WRITTEN PROBLEM: Exactly the lines from the one that contains "wheel's middle] corners" to the one that contains "cad_parts[member].parent = rigid_bodies[body]", both lines included, should be copied, and no others.
::: AVAILABLE DATA
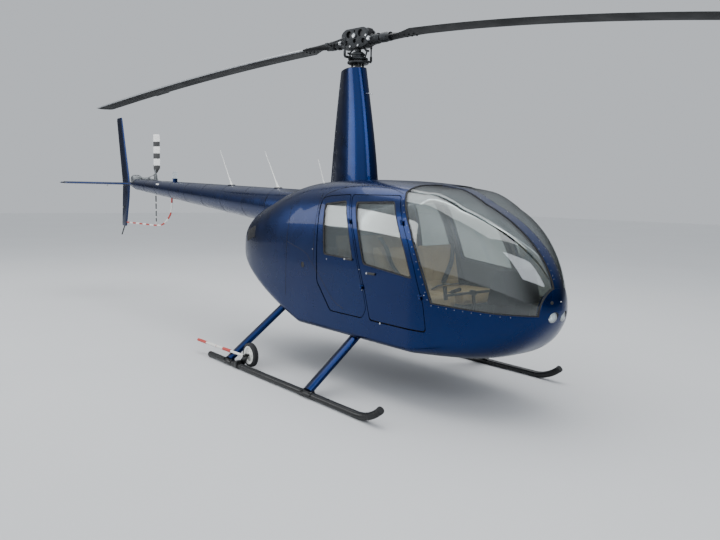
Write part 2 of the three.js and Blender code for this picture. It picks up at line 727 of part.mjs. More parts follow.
piece("tail_rotor", join(tailRotorHub(), tailBlade(1), tailBlade(-1)), "whitePaint");

// Fins: upper, lower and, on the right only, the horizontal one
const across = at(0, 1, 0);
const backwards = at(-1, 0, 0);
function fin(sections, back, side) {
  return wing(
    sections.map(([x, y, z, chord, thick]) => ({ nose: at(x, y, z), chord, thick, back, side })),
    5,
  );
}
const upperFin = [
  [-6140, 0, MOUNT.high + GAP, 330, 34],
  [-6150, 0, 1900, 330, 34],
  [-6440, 0, 2910, 250, 24],
];
const lowerFin = [
  [-6130, 0, MOUNT.low - GAP, 330, 34],
  [-6160, 0, 1560, 320, 32],
  [-6300, 0, 1090, 220, 24],
];
piece("upper_fin", fin(upperFin, backwards, across), "bluePaint");
const tailSkid = rod(at(-6350, 0, 1150), at(-6549, 0, 930), 11, 10);
piece("lower_fin", join(fin(lowerFin, backwards, across), tailSkid), "bluePaint");
const stabilizer = [
  [-5950, -MOUNT.half - GAP, 1800, 370, 42],
  [-5965, -1080, 1800, 350, 36],
];
piece("horizontal_stabilizer", fin(stabilizer, backwards, at(0, 0, 1)), "bluePaint");
function grownFin(sections) {
  return sections.map(([x, y, z, chord, thick], i) => [
    x + 2 * GAP,
    y,
    z - (i === sections.length - 1 ? GAP : 0),
    chord + 4 * GAP,
    thick + 2 * GAP,
  ]);
}

// Tail rotor guard, a bent tube from under the tail cone to the lower fin
const GUARD = [
  [-4426, 1640],
  [-4455, 1400],
  [-4560, 1290],
  [-4760, 1190],
  [-5000, 1158],
  [-5500, 1155],
  [-6310, 1153],
];
function tailGuard() {
  const curve = new THREE.CatmullRomCurve3(GUARD.map(([x, z]) => at(x, 0, z)), false, "centripetal");
  const bar = sweep(curve.getSpacedPoints(16), 13, 8, across);
  return cut(bar, boomBar(GAP), fin(grownFin(lowerFin), backwards, across));
}
piece("tail_rotor_guard", tailGuard(), "redStripes");

// Whip antennas, thick at the foot and leaning back. Foot and tip in side view
const WHIPS = {
  front: [-514, 1736, -656, 2059],
  middle: [-1452, 1754, -1752, 2183],
  back: [-2574, 1785, -2884, 2239],
};
for (const [name, [footX, footZ, tipX, tipZ]] of Object.entries(WHIPS)) {
  const foot = at(footX, 0, footZ);
  const tip = at(tipX, 0, tipZ);
  const neck = foot.clone().lerp(tip, 0.16);
  const buried = foot.clone().add(at(14, 0, -30));
  const made = join(rod(buried, neck, 30, 12, 8), rod(neck, tip, 8, 10, 3));
  piece("antenna_" + name, cut(made, outerGrown, boomBar(GAP), ridgeBar(-GAP)), "whiteFibreglass");
}

// Beacon on the tail cone, and a position lamp on the lower fin's right side
const beacon = rod(at(-4308, 0, 1800), at(-4308, 0, 1950), 38, 18).add(
  rod(at(-4308, 0, 1949), at(-4308, 0, 1978), 38, 18, 20),
);
piece("beacon", cut(beacon, boomBar(GAP)), "lampGlass");
const tailLamp = rod(at(-6379, 0, 1409), at(-6379, -32, 1409), 22, 14).add(
  rod(at(-6379, -31, 1409), at(-6379, -40, 1409), 22, 14, 13),
);
const wholeFin = fin(grownFin(lowerFin), backwards, across);
piece("tail_lamp", cut(tailLamp, wholeFin, box(-6500, -6300, 0, 60, 1300, 1500)), "lampGlass");

// Round bar along flat rows of points; side is the direction square to their plane
function sweep(points, radius, sides, side) {
  const rings = points.map((centre, i) => {
    const before = points[Math.max(0, i - 1)];
    const after = points[Math.min(points.length - 1, i + 1)];
    const normal = after.clone().sub(before).normalize().cross(side).normalize();
    return Array.from({ length: sides }, (_, k) => {
      const angle = (2 * Math.PI * (k + 0.5)) / sides;
      return centre
        .clone()
        .addScaledVector(side, radius * Math.cos(angle))
        .addScaledVector(normal, radius * Math.sin(angle));
    });
  });
  return loft(rings);
}

// Skids, with turned-up toes, and the four legs that carry the body on them
const SKID = { y: -1075, z: 30, radius: 30, back: -1020 };
const SKID_FLAT = SKID.radius * Math.cos(Math.PI / 12);
const TOE = { start: 1430, radius: 420, degrees: 42, steps: 7 };
function skid() {
  const line = [at(SKID.back, SKID.y, SKID_FLAT)];
  for (let i = 0; i <= TOE.steps; i++) {
    const turn = THREE.MathUtils.degToRad((TOE.degrees * i) / TOE.steps);
    const rise = TOE.radius * (1 - Math.cos(turn));
    line.push(at(TOE.start + TOE.radius * Math.sin(turn), SKID.y, SKID_FLAT + rise));
  }
  return sweep(line, SKID.radius, 12, across);
}
pair("skid", skid(), "blackPaint");
const skidGrown = rod(at(-1100, SKID.y, SKID_FLAT), at(1400, SKID.y, SKID_FLAT), SKID.radius + GAP, 24);

// Streamlined leg from the skid up to the belly. Foot's x, then x and z where it meets the belly
const LEG = { chord: 126, thick: 60, meetY: -550 };
const SADDLE = { half: 75, wall: 6 }; // half sleeve on the skid under a leg
const LEGS = { front: [767, 743, 467], rear: [-612, -437, 573] };
for (const [name, [footX, meetX, meetZ]] of Object.entries(LEGS)) {
  const foot = at(footX, SKID.y, 62);
  const meet = at(meetX, LEG.meetY, meetZ);
  const along = meet.clone().sub(foot).normalize();
  const end = meet.clone().addScaledVector(along, 220);
  const side = along.clone().cross(at(1, 0, 0)).normalize();
  const sections = [foot, end].map((place) => ({
    nose: place.clone().add(at(LEG.chord * 0.45, 0, 0)),
    chord: LEG.chord,
    thick: LEG.thick,
    back: backwards,
    side,
  }));
  const saddleEnds = [-SADDLE.half, SADDLE.half].map((x) => at(footX + x, SKID.y, SKID_FLAT));
  const upperHalf = box(footX - 100, footX + 100, SKID.y - 60, SKID.y + 60, SKID_FLAT, 100);
  const saddle = rod(...saddleEnds, SKID.radius + SADDLE.wall, 16).intersect(upperHalf);
  const whole = join(wing(sections, 6), saddle);
  piece(name + "_leg_right", cut(whole, skidGrown, outerGrown), "bluePaint");
  piece(name + "_leg_left", cut(mirrored(whole), mirrored(skidGrown), outerGrown), "bluePaint");
}

// Ground wheels, clamped to the skids: bracket with its axle and lever, then tyre and hub
const WHEEL = { x: -330, y: -994, z: 141, radius: 116, half: 30, rim: 76, bore: 14, axle: 8 };
const LEVER = { y: -1068, endX: -1295, endY: -1076, endZ: 131, radius: 11 };
const ARM = [[-440, 14], [-396, 14], [-308, 122], [-308, 160], [-350, 160], [-440, 80]];
function wheelBracket() {
  const clamp = box(-440, -396, SKID.y - 38, SKID.y + 38, 10, 80);
  const arm = sidePanel(ARM, -1044, -1034);
  const pin = rod(at(WHEEL.x, LEVER.y, WHEEL.z), at(WHEEL.x, -1034, WHEEL.z), 13, 12);
  const axleEnd = at(WHEEL.x, WHEEL.y + WHEEL.half + 4, WHEEL.z);
  const axle = rod(at(WHEEL.x, -1036, WHEEL.z), axleEnd, WHEEL.axle, 12);
  const leverEnd = at(LEVER.endX, LEVER.endY, LEVER.endZ);
  const lever = rod(at(WHEEL.x, LEVER.y, WHEEL.z), leverEnd, LEVER.radius, 10);
  return cut(join(clamp, arm, pin, axle, lever), skidGrown);
}
pair("ground_wheel_bracket", wheelBracket(), "blackPaint");

// Ring round the wheel's axle from a closed outline of [radius, y from the wheel's middle] corners
function wheelRing(outline) {
  const points = [...outline, outline[0]].map(([r, y]) => new THREE.Vector2(r, y));
  return solid(new THREE.LatheGeometry(points, 22).translate(WHEEL.x, WHEEL.y, WHEEL.z));
}
const { radius: outside, half: halfWide, rim, bore } = WHEEL;
const tyre = [
  [rim, -24],
  [rim + 14, -halfWide],
  [outside - 12, -halfWide + 3],
  [outside, -14],
  [outside, 14],
  [outside - 12, halfWide - 3],
  [rim + 14, halfWide],
  [rim, 24],
];
const hub = [
  [bore, -20],
  [rim - 16, -10],
  [rim - GAP, -23],
  [rim - GAP, 23],
  [rim - 16, 10],
  [bore, 20],
];
pair("ground_wheel_tyre", wheelRing(tyre), "tyreRubber");
pair("ground_wheel_hub", wheelRing(hub), "whitePaint");

helicopter.position.set(MAST_X, MAST_Y, 0);
export default helicopter;
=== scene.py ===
import json
import math

import bpy
import numpy as np
from mathutils import Matrix, Vector

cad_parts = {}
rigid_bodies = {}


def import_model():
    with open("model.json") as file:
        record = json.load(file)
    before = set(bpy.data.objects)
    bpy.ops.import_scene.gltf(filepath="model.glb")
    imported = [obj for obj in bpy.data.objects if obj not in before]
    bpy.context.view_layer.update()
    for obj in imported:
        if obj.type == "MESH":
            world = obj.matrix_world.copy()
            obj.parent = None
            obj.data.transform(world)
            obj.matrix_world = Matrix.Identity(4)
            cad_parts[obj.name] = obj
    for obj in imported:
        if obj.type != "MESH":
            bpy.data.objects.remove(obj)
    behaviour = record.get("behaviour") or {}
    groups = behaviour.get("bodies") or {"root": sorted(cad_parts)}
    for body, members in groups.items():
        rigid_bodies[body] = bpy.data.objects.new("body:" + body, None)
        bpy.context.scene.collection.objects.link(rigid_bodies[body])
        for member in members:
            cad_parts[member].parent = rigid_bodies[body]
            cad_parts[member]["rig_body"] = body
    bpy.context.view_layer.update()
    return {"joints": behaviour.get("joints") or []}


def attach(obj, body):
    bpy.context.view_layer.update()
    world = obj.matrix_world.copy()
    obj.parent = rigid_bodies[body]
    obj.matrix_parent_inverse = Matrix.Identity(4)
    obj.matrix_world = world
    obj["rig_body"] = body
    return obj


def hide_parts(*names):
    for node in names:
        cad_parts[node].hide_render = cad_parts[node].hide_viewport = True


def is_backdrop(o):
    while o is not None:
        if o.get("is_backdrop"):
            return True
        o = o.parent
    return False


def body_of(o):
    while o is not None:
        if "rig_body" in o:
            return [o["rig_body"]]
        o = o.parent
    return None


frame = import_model()

# Studio: a plain pale floor and soft light from above, seen by a camera that stands where the
# photographer stood, ahead and to the right of the nose.
MAST_X = next(j for j in frame["joints"] if j["name"] == "main_rotor_spin")["pos_m"][0]


def at(x, y, z):
    """A point given in millimetres, with x and y from the mast's axis, as metres in the frame."""
    return Vector((MAST_X + x / 1000, y / 1000, z / 1000))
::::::
ANSWER BELOW:
// Ring round the wheel's axle from a closed outline of [radius, y from the wheel's middle] corners
function wheelRing(outline) {
  const points = [...outline, outline[0]].map(([r, y]) => new THREE.Vector2(r, y));
  return solid(new THREE.LatheGeometry(points, 22).translate(WHEEL.x, WHEEL.y, WHEEL.z));
}
const { radius: outside, half: halfWide, rim, bore } = WHEEL;
const tyre = [
  [rim, -24],
  [rim + 14, -halfWide],
  [outside - 12, -halfWide + 3],
  [outside, -14],
  [outside, 14],
  [outside - 12, halfWide - 3],
  [rim + 14, halfWide],
  [rim, 24],
];
const hub = [
  [bore, -20],
  [rim - 16, -10],
  [rim - GAP, -23],
  [rim - GAP, 23],
  [rim - 16, 10],
  [bore, 20],
];
pair("ground_wheel_tyre", wheelRing(tyre), "tyreRubber");
pair("ground_wheel_hub", wheelRing(hub), "whitePaint");

helicopter.position.set(MAST_X, MAST_Y, 0);
export default helicopter;
=== scene.py ===
import json
import math

import bpy
import numpy as np
from mathutils import Matrix, Vector

cad_parts = {}
rigid_bodies = {}


def import_model():
    with open("model.json") as file:
        record = json.load(file)
    before = set(bpy.data.objects)
    bpy.ops.import_scene.gltf(filepath="model.glb")
    imported = [obj for obj in bpy.data.objects if obj not in before]
    bpy.context.view_layer.update()
    for obj in imported:
        if obj.type == "MESH":
            world = obj.matrix_world.copy()
            obj.parent = None
            obj.data.transform(world)
            obj.matrix_world = Matrix.Identity(4)
            cad_parts[obj.name] = obj
    for obj in imported:
        if obj.type != "MESH":
            bpy.data.objects.remove(obj)
    behaviour = record.get("behaviour") or {}
    groups = behaviour.get("bodies") or {"root": sorted(cad_parts)}
    for body, members in groups.items():
        rigid_bodies[body] = bpy.data.objects.new("body:" + body, None)
        bpy.context.scene.collection.objects.link(rigid_bodies[body])
        for member in members:
            cad_parts[member].parent = rigid_bodies[body]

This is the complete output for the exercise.